### PROBLEM STATEMENT
Find the lines holding the string "their" in the data, then copy all of them.

### RECORDS TO PROCESS

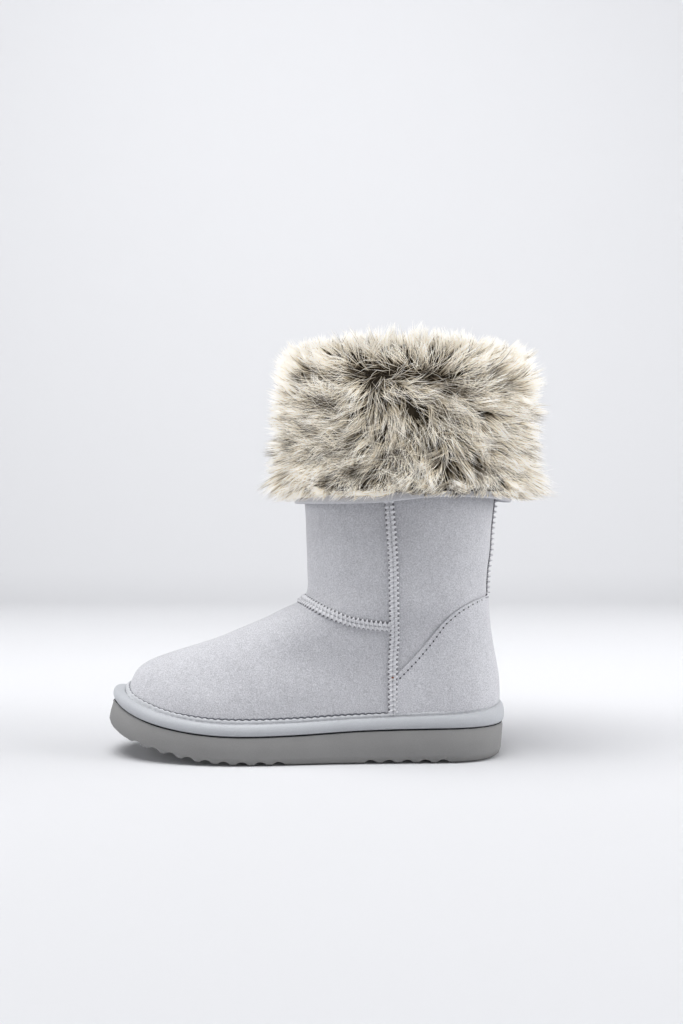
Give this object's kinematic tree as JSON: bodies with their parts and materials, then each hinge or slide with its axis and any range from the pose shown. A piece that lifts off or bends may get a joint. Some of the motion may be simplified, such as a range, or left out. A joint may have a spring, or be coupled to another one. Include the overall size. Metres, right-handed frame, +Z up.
{
  "type": "snow boot",
  "caption": "Left snow boot with a suede upper, heel counter, wrapped welt, lifted foam sole with arched notches, and a turned-down deep fur cuff.",
  "frame": {"origin": "on the floor under the middle of the sole's length, on the heel's centre line", "axes": "+X from the toe to the heel, +Z up, -Y to the outer side of the foot"},
  "size_m": [0.3041, 0.1599, 0.2887],
  "materials": {
    "sole_foam": "matte foam",
    "welt_wrap": "smooth wrap",
    "footbed_fleece": "fleece",
    "grey_suede": "suede",
    "cuff_fur": "deep pile"
  },
  "bodies": {
    "root": {"outsole": "sole_foam", "welt": "welt_wrap", "insole": "footbed_fleece", "upper": "grey_suede", "heel_counter": "grey_suede", "side_seam_outer": "grey_suede", "side_seam_inner": "grey_suede", "vamp_seam": "grey_suede", "back_seam": "grey_suede", "cuff_hem": "grey_suede", "fur_cuff": "cuff_fur"}
  },
  "joints": []
}
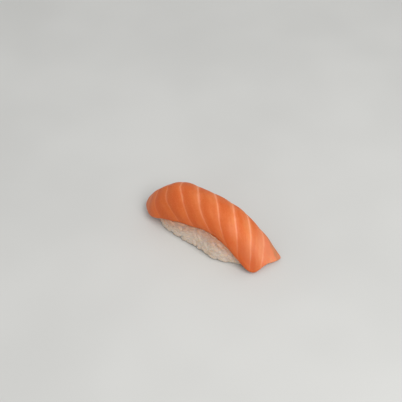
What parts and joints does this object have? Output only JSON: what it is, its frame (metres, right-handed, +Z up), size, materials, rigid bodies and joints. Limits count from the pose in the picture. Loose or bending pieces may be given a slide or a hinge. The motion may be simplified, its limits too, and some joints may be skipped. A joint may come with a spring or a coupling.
{
  "type": "salmon nigiri sushi",
  "caption": "Nigiri sushi: a pressed oblong block of white rice under a draped slice of raw salmon with slanting fat lines and a thin flap at its end.",
  "frame": {"origin": "on the surface that the rice stands on, under the middle of the whole piece", "axes": "+X along the slice towards its thin flap, -Y towards the side where more of the rice shows, +Z up"},
  "size_m": [0.0848, 0.0289, 0.0269],
  "materials": {
    "salmon": "moist raw salmon, soft gloss, orange with pale slanting fat lines",
    "rice": "cooked short-grain rice, warm white, slightly translucent and sticky"
  },
  "bodies": {
    "root": {"salmon_slice": "salmon", "rice_block": "rice"}
  },
  "joints": []
}
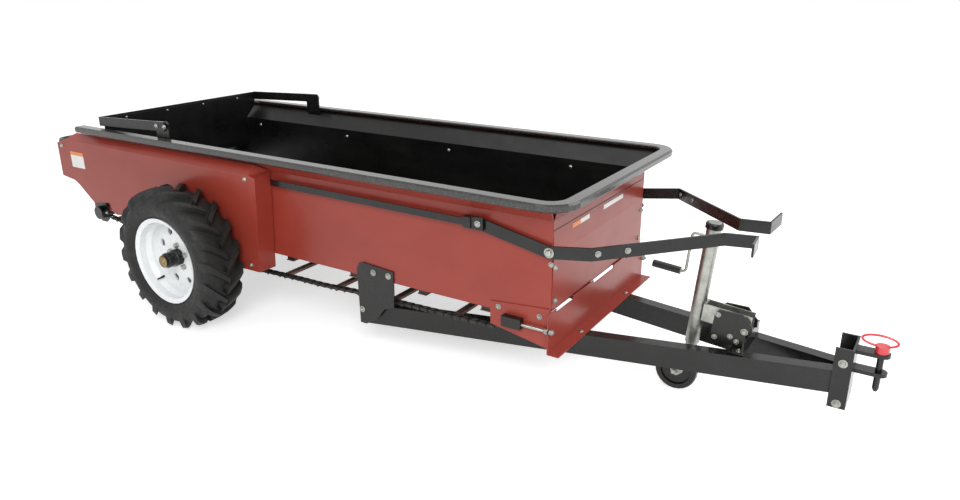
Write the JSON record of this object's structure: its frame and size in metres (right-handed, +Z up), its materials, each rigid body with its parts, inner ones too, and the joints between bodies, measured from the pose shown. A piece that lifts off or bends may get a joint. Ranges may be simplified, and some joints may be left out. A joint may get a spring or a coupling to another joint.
{
  "type": "towed manure spreader",
  "caption": "Towed manure spreader with an open-top tub, apron conveyor, rear beater, ground-wheel axle, V-shaped drawbar and swing-up jack with a caster.",
  "frame": {"origin": "on the ground, under the middle of the box round the whole part", "axes": "+X towards the hitch, +Y to the left of the machine as it is towed, +Z up"},
  "size_m": [4.135, 1.542, 0.94],
  "materials": {
    "red_paint": "satin",
    "black_paint": "satin",
    "black_liner": "satin",
    "white_paint": "gloss",
    "tyre_rubber": "matte",
    "zinc": "zinc plated",
    "chain_steel": "oiled",
    "pin_red": "gloss"
  },
  "bodies": {
    "machine": {"apron_bearing_left": "black_paint", "apron_bearing_right": "black_paint", "apron_conveyor": "chain_steel", "apron_shaft_front": "chain_steel", "apron_shaft_rear": "chain_steel", "axle": "black_paint", "axle_hanger_left": "black_paint", "axle_hanger_right": "black_paint", "chain_guard_left": "red_paint", "chain_guard_right": "red_paint", "control_lever_left": "black_paint", "control_lever_right": "black_paint", "front_panel": "red_paint", "front_shield": "red_paint", "gusset_left": "black_paint", "gusset_right": "black_paint", "hitch_pin": "pin_red", "hitch_post": "black_paint", "jack_mount": "black_paint", "link_bar_left": "black_paint", "link_bar_right": "black_paint", "rear_flap": "black_liner", "rear_guard_frame": "black_paint", "safety_bar": "black_paint", "side_panel_left": "red_paint", "side_panel_right": "red_paint", "skirt_left": "red_paint", "skirt_right": "red_paint", "take_up_left": "black_paint", "take_up_right": "black_paint", "tongue_crossmember": "black_paint", "tongue_rail_left": "black_paint", "tongue_rail_right": "black_paint", "tub_floor": "black_paint", "tub_liner": "black_liner", "tub_rim": "black_paint"},
    "wheel_right": {"tyre_right": "tyre_rubber", "rim_right": "white_paint", "hub_right": "black_paint"},
    "wheel_left": {"tyre_left": "tyre_rubber", "rim_left": "white_paint", "hub_left": "black_paint"},
    "beater": {"beater": "black_paint"},
    "jack": {"jack_tube": "zinc", "jack_crank": "zinc"},
    "jack_leg": {"jack_leg": "zinc"},
    "caster": {"caster_fork": "zinc"},
    "caster_wheel": {"caster_wheel": "black_paint"}
  },
  "joints": [
    {"name": "wheel_right_spin", "type": "hinge", "parent": "machine", "child": "wheel_right", "pos_m": [-0.9175, 0, 0.343], "axis": [0, 1, 0], "continuous": true},
    {"name": "wheel_left_spin", "type": "hinge", "parent": "machine", "child": "wheel_left", "pos_m": [-0.9175, 0, 0.343], "axis": [0, 1, 0], "continuous": true},
    {"name": "beater_spin", "type": "hinge", "parent": "machine", "child": "beater", "pos_m": [-1.8175, 0, 0.62], "axis": [0, 1, 0], "continuous": true},
    {"name": "jack_swing", "type": "hinge", "parent": "machine", "child": "jack", "pos_m": [1.5625, -0.02, 0.33], "axis": [0, 1, 0], "range_deg": [0, 85]},
    {"name": "jack_leg_slide", "type": "slide", "parent": "jack", "child": "jack_leg", "axis": [0.0872, 0, 0.9962], "range_m": [-0.25, 0.02]},
    {"name": "caster_swivel", "type": "hinge", "parent": "jack_leg", "child": "caster", "pos_m": [1.35616, -0.02, 0.18945], "axis": [0.0872, 0, 0.9962], "continuous": true},
    {"name": "caster_wheel_spin", "type": "hinge", "parent": "caster", "child": "caster_wheel", "pos_m": [1.30816, -0.02, 0.085], "axis": [0, 1, 0], "continuous": true}
  ]
}
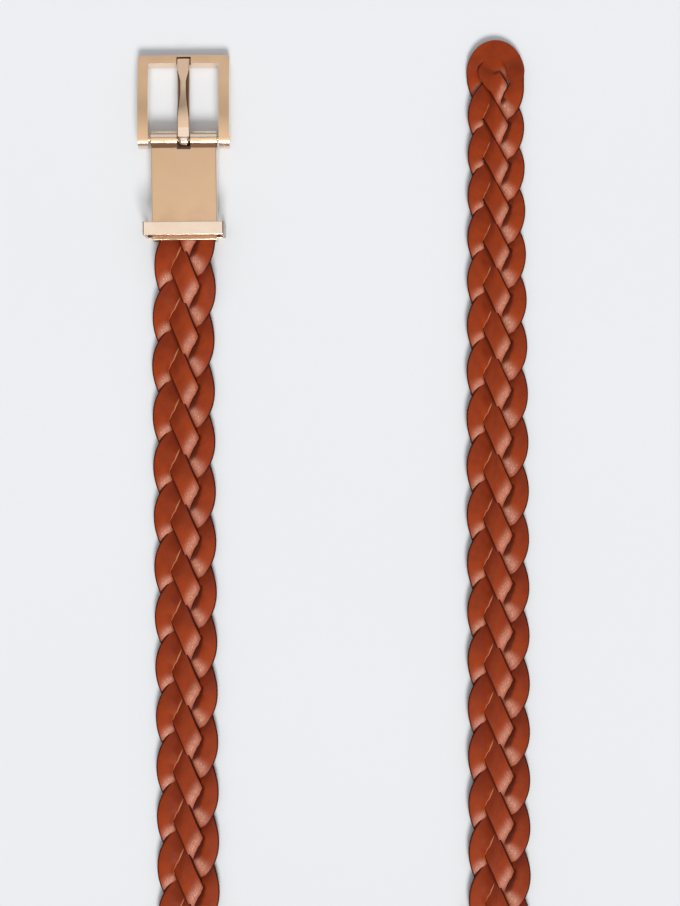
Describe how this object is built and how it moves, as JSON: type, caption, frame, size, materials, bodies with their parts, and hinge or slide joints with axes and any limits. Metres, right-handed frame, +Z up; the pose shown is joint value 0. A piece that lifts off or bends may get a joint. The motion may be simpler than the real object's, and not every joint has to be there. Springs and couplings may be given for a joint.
{
  "type": "plaited leather belt with pin buckle",
  "caption": "Flat plaited leather belt with a round solid tip, a bowed pin buckle on a clamp, and a sliding metal keeper, laid in a U on a surface.",
  "frame": {"origin": "centre of the belt's outline, on the surface that it lies on", "axes": "+Y along the two legs towards the buckle, +X from the buckle's leg to the tip's leg, +Z up out of the strap's face"},
  "size_m": [0.1772, 0.5318, 0.0281],
  "materials": {
    "strap_leather": "cognac, fine grain, slightly glossy, edges stained darker",
    "backing_leather": "unfinished split leather",
    "satin_metal": "satin champagne plating",
    "polished_metal": "polished champagne plating",
    "screw_metal": "plated, slotted"
  },
  "bodies": {
    "root": {"strap_tip": "strap_leather", "strand_1": "strap_leather", "strand_2": "strap_leather", "strand_3": "strap_leather", "strand_4": "strap_leather", "strap_end_tab": "backing_leather", "clamp_shell": "satin_metal", "clamp_back_plate": "satin_metal", "clamp_screw_left": "screw_metal", "clamp_screw_right": "screw_metal"},
    "frame": {"buckle_frame": "satin_metal", "hinge_pin": "polished_metal"},
    "prong": {"prong": "polished_metal"},
    "keeper": {"keeper_loop": "polished_metal"}
  },
  "joints": [
    {"name": "frame_swing", "type": "hinge", "parent": "root", "child": "frame", "pos_m": [-0.0678, 0.22008, 0.0052], "axis": [1, 0, 0], "range_deg": [-60, 20]},
    {"name": "prong_swing", "type": "hinge", "parent": "frame", "child": "prong", "pos_m": [-0.0678, 0.22008, 0.0052], "axis": [1, 0, 0], "range_deg": [0, 70]},
    {"name": "keeper_slide", "type": "slide", "parent": "root", "child": "keeper", "axis": [0, 1, 0], "range_m": [0, 0.022]}
  ]
}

### EXERCISE RESPONSE
Give this object's kinematic tree as JSON: bodies with their parts and materials, then each hinge or slide with its axis and any range from the pose shown. A piece that lifts off or bends may get a joint. Some of the motion may be simplified, such as a range, or left out. A joint may have a spring, or be coupled to another one. Include the overall size. Metres, right-handed frame, +Z up.
Describe how this object is built and how it moves, as JSON: type, caption, frame, size, materials, bodies with their parts, and hinge or slide joints with axes and any limits. Metres, right-handed frame, +Z up; the pose shown is joint value 0. A piece that lifts off or bends may get a joint. The motion may be simpler than the real object's, and not every joint has to be there. Springs and couplings may be given for a joint.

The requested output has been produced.